Why This Matters: More Organic Visibility, More Buyers Enter the Funnel

Nail these fundamentals, and you won’t just be chasing rankings; you will be creating a steady flow of qualified traffic. This would mean that people who find you through search fall onto pages that perform, which means they load fast, make sense, and link to the right place. It gives you more people entering the funnel, more chances to convert, and ultimately more scalable revenue.

Shipping Strategy as a Competitive Advantage

Shipping isn’t just a cost centre, it’s integral to the customer experience. When delivery is fast, reliable, and transparent, your brand naturally builds trust.

Shipping tiers:

Basic delivery: The most affordable option with the longest timeframe. Ideal for cost-sensitive shoppers who aren’t in a hurry.

Faster delivery: A mid-priced service offering quicker arrival. Appeals to buyers who want speed without paying top price.

Free delivery offer: Shipping is included once a purchase hits a set amount or meets certain criteria. Encourages larger carts while eliminating shipping hesitation.

Returns and fulfilment link to satisfaction:

A clear, hassle-free returns policy reduces hesitation and increases the odds of repeat business. Reliable fulfilment, where orders arrive as promised, strengthens brand credibility and encourages customers to come back.

Logistics partners, fulfilment centres, tracking & positioning:

Operational choices show what your brand represents. Strategically placed fulfilment centres cut down delivery times, whereas real-time tracking increases transparency. Positioning your brand around shipping-such as “orders placed by 3 pm ship same day”-is where logistics turn into differentiators.

In short: think of shipping not as a cost but as a strategic asset. When done right, it’s a driver of conversion, increases the average order value, and fosters loyalty.

How SEO and Shipping Strategy Work Together to Boost Sales

If you’re working with an order fulfilment company, you can align shipping promises with your page messaging, for example, “Ships in 24 hrs” or “Free 2-day shipping”.

By embedding these delivery commitments into your SEO-driven content, you turn logistics into a marketing lever. For instance:

  • Use “Free 2-day shipping” in your H1 or bullet list on the product page to instantly signal value and speed.
  • Insert phrases like “fast shipping” into your meta descriptions and FAQs so you match search queries about speed and set clear expectations.
  • Create an internal linking framework: from your shipping-policy page to product pages, from product pages to your shipping FAQ, and category pages back to shipping logistics. Organising these links gives your site stronger authority around shipping and performance. And to make this process smoother, use tools like internal‐link audit and suggestion service from CrawlSpider

The outcome? Your pages rank better for intent-driven keywords (“fast shipping”, “2-day delivery”), and once visitors arrive, they’re met with consistent delivery promises, boosting conversion and sales.

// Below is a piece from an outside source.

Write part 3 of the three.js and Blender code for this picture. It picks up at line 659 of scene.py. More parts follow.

Practical Action Plan for Merchants

Here’s a concise Practical Action Plan for Merchants section:

Step 1: Audit your site’s current SEO health
Run a complete audit of the site to reveal technical issues, weak content, and gaps in internal linking. Also, look out for deep or isolated pages, broken links, slow loading, and missing keywords.

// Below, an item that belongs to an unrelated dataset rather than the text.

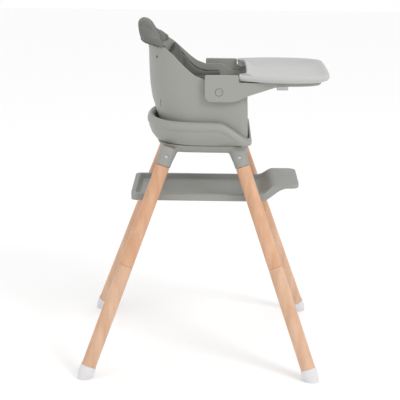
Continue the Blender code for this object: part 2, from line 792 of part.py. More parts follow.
def build_head_pad():
    """A padded hood round the shell's back: in front of it, over its edge and down behind."""
    outer = seat_plan(0.0)
    picked = [i for i, (x, y) in enumerate(outer) if x <= HOOD_END_X]
    behind, ahead = -HOOD_GAP, SEAT_WALL + HOOD_GAP

    def at(i, z, wall, lift=0.0):
        x, y = seat_plan(wall)[i]
        return shell_point(x, y, z + lift, wall)

    front_grid, back_grid = [], []
    for i in picked:
        x, y = outer[i]
        full = smoothstep(HOOD_END_X - x, 0.0, HOOD_END_X - SEAT_REAR_X)
        fat = 0.45 + 0.55 * full
        top = shell_top_z(x, y)
        crown = 0.0100 * smoothstep(abs(y), 0.070, 0.115) * smoothstep(-x, 0.106, 0.122)
        low_front = top - 0.0120 + (HOOD_FRONT_LOW_Z - top + 0.0120) * full
        low_back = top - 0.0050 + (HOOD_BACK_LOW_Z - top + 0.0050) * full
        mid_front, mid_back = (low_front + top) / 2 - 0.004, (low_back + top) / 2
        front_grid.append([
            at(i, low_back, behind - 0.0095 * fat), at(i, mid_back, behind - 0.0110 * fat),
            at(i, top, behind - 0.0105 * fat, 0.0010),
            at(i, top, behind - 0.0070 * fat, 0.0080 * fat + crown * 0.5),
            at(i, top, 0.0010, 0.0040 + 0.0085 * fat + crown),
            at(i, top, 0.0110, 0.0040 + 0.0065 * fat + crown),
            at(i, top, ahead + 0.0137 * fat, 0.0030 + crown * 0.5), at(i, top - 0.0080, ahead + 0.0162 * fat),
            at(i, mid_front, ahead + 0.0162 * fat), at(i, low_front, ahead + 0.0147 * fat),
        ])
        back_grid.append([
            at(i, low_back, behind), at(i, mid_back, behind),
            at(i, top, behind, -0.0010), at(i, top, behind, 0.0022),
            at(i, top, 0.0010, 0.0030), at(i, top, SEAT_WALL - 0.0005, 0.0028),
            at(i, top, ahead, 0.0020), at(i, top - 0.0080, ahead),
            at(i, mid_front, ahead), at(i, low_front, ahead),
        ])
    sheet_body("head_pad", front_grid, back_grid, "liner_grey")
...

Step 2: Map your shipping strategy
Define what you promise. For example, “ships same day”. Define how you will segment shipping options, realistic delivery times and costs and explain the thresholds, rules and exceptions.

Step 3: Embed your shipping promise into SEO & content
Include shipping features in your product/category copy (“Free 2‑day shipping”, “Dispatches within 24 hrs”), and if applicable, use schema markup to include shipping/tracking data.

Step 4: Internal linking strategy
Create smart links between your shipping policy page, FAQ/logistics pages and product/category pages. Make sure anchor text is relevant and clear for both users and search engines to understand the context.

Step 5: Monitor results
Track metrics like organic traffic, conversion rate, average order value and search terms around shipping speed or cost. See how the changes affect behaviour.

Step 6: Iterate
Refine your key terms, especially shipping-related keywords, based on data insights, adjust the shipping offers or thresholds, and reorganise internal linking to continue strengthening relevance.

Caution: Don’t overpromise shipping delivery or terms that you can’t reliably fulfil; it damages customer trust, hurts your brand, and eventually your SEO.

Common Pitfalls and How to Avoid Them

  • You optimise SEO well but overlook shipping speed or cost → you drive traffic but struggle to convert.
  • You improve shipping promises but don’t update website copy or search‑facing pages → you miss SEO gains from the improved customer experience.
  • Poor internal link structure: product pages hidden deep, shipping pages un‑linked, orphaned content → weak performance overall.
  • Ignoring mobile and technical issues when users search “free shipping” or “next day delivery” on mobile → lost sales and weaker search presence.

Remedies:
Create a checklist and align your marketing/SEO and operations/fulfilment teams so that shipping, content and site structure all work together rather than in isolation.

Conclusion

When SEO and shipping strategy are in alignment, you’re not just making an incremental improvement; you’re unlocking a compound growth pattern. By treating shipping promises as a component of your marketing and SEO messaging, and by considering SEO to be more than traffic acquisition but also a conversion engine-you elevate your entire operation.

Start small: audit your site, pick one product category, update its pages with shipping‑promise language, and refine your internal linking. From there, build momentum.

Looking ahead, as e‑commerce continues to evolve, the merchants that are able to integrate SEO and fulfilment into a cohesive offering will outcompete those that keep them separate.